Pregunta. Si alguien escribiera la historia del final de Fujimori: ¿sería capaz de encontrar algo de eso? A Fujimori nunca lo ha distinguido el heroísmo, claro; ni siquiera esa forma banal de heroísmo que es el coraje o la bravura de los egomaniacos. Fujimori es el presidente que salió corriendo por las calles en dirección a la Embajada del Japón cuando le dijeron que se preparaba un golpe en su contra. Es el cobarde que renunció por fax desde el otro lado del planeta porque tenía miedo de dar la cara una vez que no tuviera guardaespaldas. Es el adolescente de setenta años que le toma fotos a un forúnculo de su lengua y se retrata con cara de virgen dolorosa envuelto en velos blancos para inspirar lástima. Y es el colegial pre-teen que se dibuja autorretratos y manda mensajitos de auto-conmiseración como si los garabateara en la última página de su cuaderno escolar, hiciera avioncitos con ellos y los mirara planear por el aula hasta la carpeta de su amor platónico. "¿Te acuerdas de mí? Me siento solo".

La novela de Fujimori tendría que ser una extraña narración grotesca hecha de páginas trágicas y páginas cómicas, pero, en las primeras, las víctimas siempre serían otros, mientras que, en las últimas, el payaso siempre sería él. Cada tramo del relato tendría que ser un episodio más o menos desconectado del anterior, porque la lógica de esa novela no sería el desarrollo de una historia coherente, guiada por el grosor de unos personajes con principios, sino la yuxtaposición anecdótica de chistes ingratos y violencias gratuitas, en donde la búsqueda de un beneficio coyuntural por parte del protagonista sería el único amago de constancia y coherencia.

Ese género existe: es la novela picaresca, sólo que en esas novelas, por lo común, cuando el pícaro sufre, sufre de verdad, y el poder lo ostentan otros.
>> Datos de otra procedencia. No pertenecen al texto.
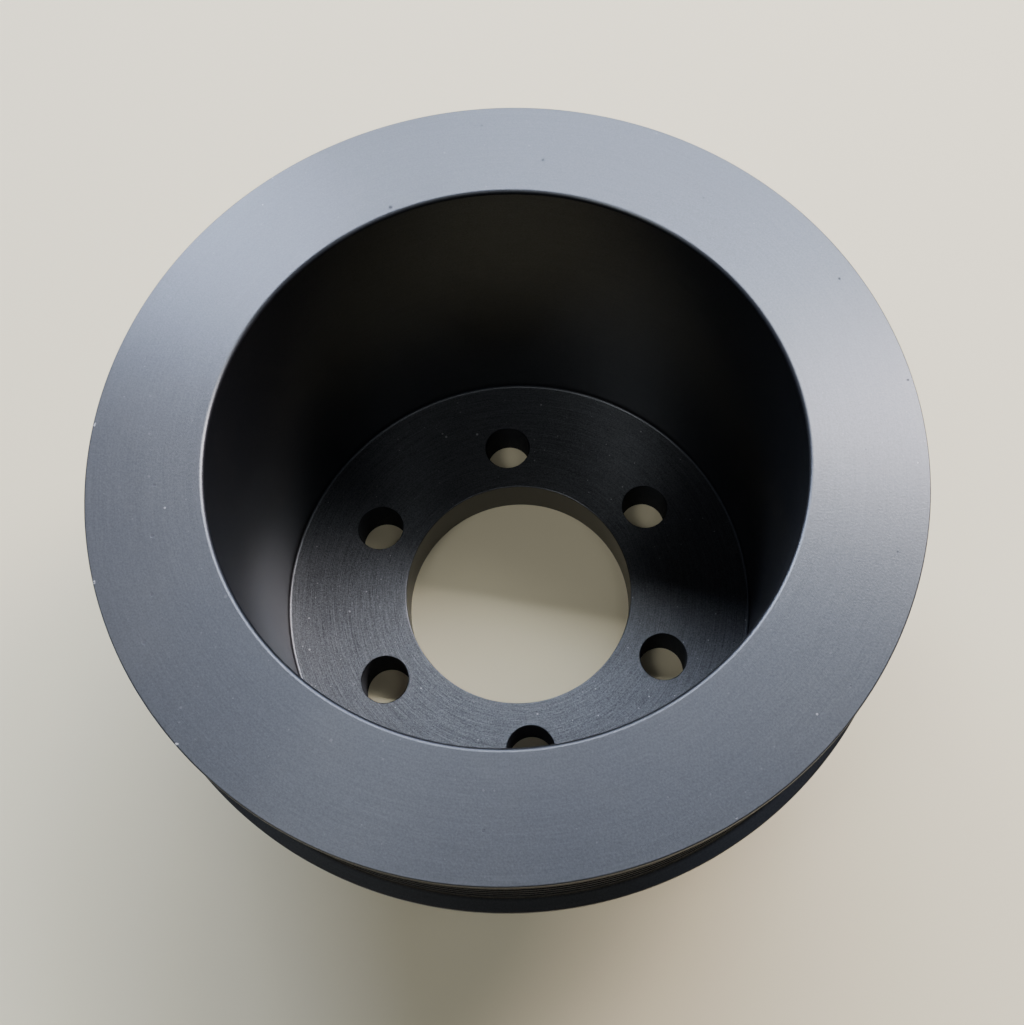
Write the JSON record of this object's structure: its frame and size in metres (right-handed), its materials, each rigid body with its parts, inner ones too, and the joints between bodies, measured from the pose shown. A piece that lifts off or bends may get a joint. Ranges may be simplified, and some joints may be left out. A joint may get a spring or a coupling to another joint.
{
  "type": "deep-dish multi-rib belt pulley",
  "caption": "Black one-piece deep-dish pulley: a multi-rib belt rim round an open cup, on a thick web with a pilot bore and a circle of bolt holes.",
  "frame": {"origin": "centre of the mounting face, the outside of the web, which also stands on the ground", "axes": "+Z along the axis of rotation, towards the open end of the cup; +Y through the first bolt hole"},
  "size_m": [0.2024, 0.2024, 0.1283],
  "materials": {
    "black_anodised": "satin black anodised over a fine turned surface"
  },
  "bodies": {
    "root": {"belt_pulley": "black_anodised"}
  },
  "joints": []
}
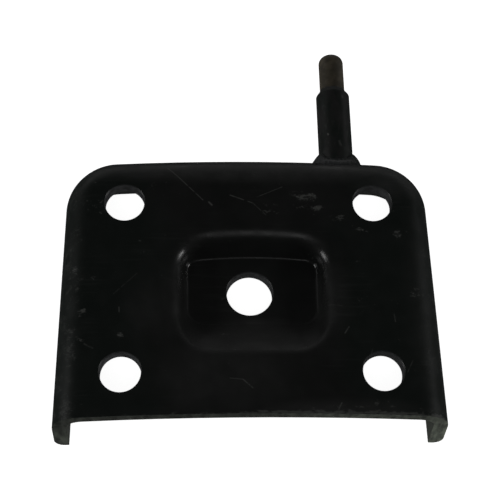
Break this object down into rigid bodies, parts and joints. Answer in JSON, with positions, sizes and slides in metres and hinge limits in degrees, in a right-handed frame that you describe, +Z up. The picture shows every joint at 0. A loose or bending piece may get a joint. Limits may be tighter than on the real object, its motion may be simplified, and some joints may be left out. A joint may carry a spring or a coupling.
{
  "type": "motor mounting bracket",
  "caption": "Pressed steel mounting plate with three flanges, a drawn central recess, round bolt holes and a welded shouldered stud.",
  "frame": {"origin": "centre of the four corner bolt holes, on the flat top face", "axes": "+X across the bracket towards the side nearer the stud, +Y towards the stud, +Z up out of the top face, away from the flanges"},
  "size_m": [0.1269, 0.1441, 0.0214],
  "materials": {
    "plate_paint": "semi-gloss black paint over pressed steel",
    "stud_steel": "semi-gloss black paint on the shoulder, bare dark brown steel on the tip",
    "weld_paint": "semi-gloss black paint over the bead"
  },
  "bodies": {
    "root": {"plate": "plate_paint", "stud": "stud_steel", "stud_weld": "weld_paint"}
  },
  "joints": []
}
Pero fíjense en los demás rasgos: el pícaro tiene un origen incierto, incluso su lugar de nacimiento está en duda, y también sus nombres, y los va cambiando según le conviene; se hace pasar por experto en diversas cosas pero siempre lo que dice excede a la realidad de sus saberes; se pinta como un caballero andante pero es un cobarde sin compostura; tiene un amo que por momentos parece su criado y cuya mano muerde apenas le resulta conveniente; alardea de su valentía pero gime y grita y se desespera cada vez que está en peligro; ante cada problema inventa una mascarada y teje una mentira y cuando la mentira se revela, coge las hilachas y teje una más grande; es un criminal pero se vuelve un leguleyo con los códigos en la mano cuando se trata de defenderse a sí mismo; termina en prisión pero sueña con volver.

Ahí donde la novela del dictador se junta con la novela picaresca, ahí es donde está escrita la historia de Fujimori. Es una intersección difícil: sólo un maestro podría recogerla sin que se volviera ridícula en sus manos.

3 comentarios:

Cesar De María dijo...

Cuando cayó AF pensé en escribir una adaptación llamada "Ubú, Rey del Perú" y de inmediato, por demorarme, empecé a sumarle eventos del gobierno de García, y ahora ando agregando los de Humala y si sigo así... nunca la voy a escribir.

Anónimo dijo...

Maldita democracia

Anónimo dijo...

Qué buen artículo, y buena comparación.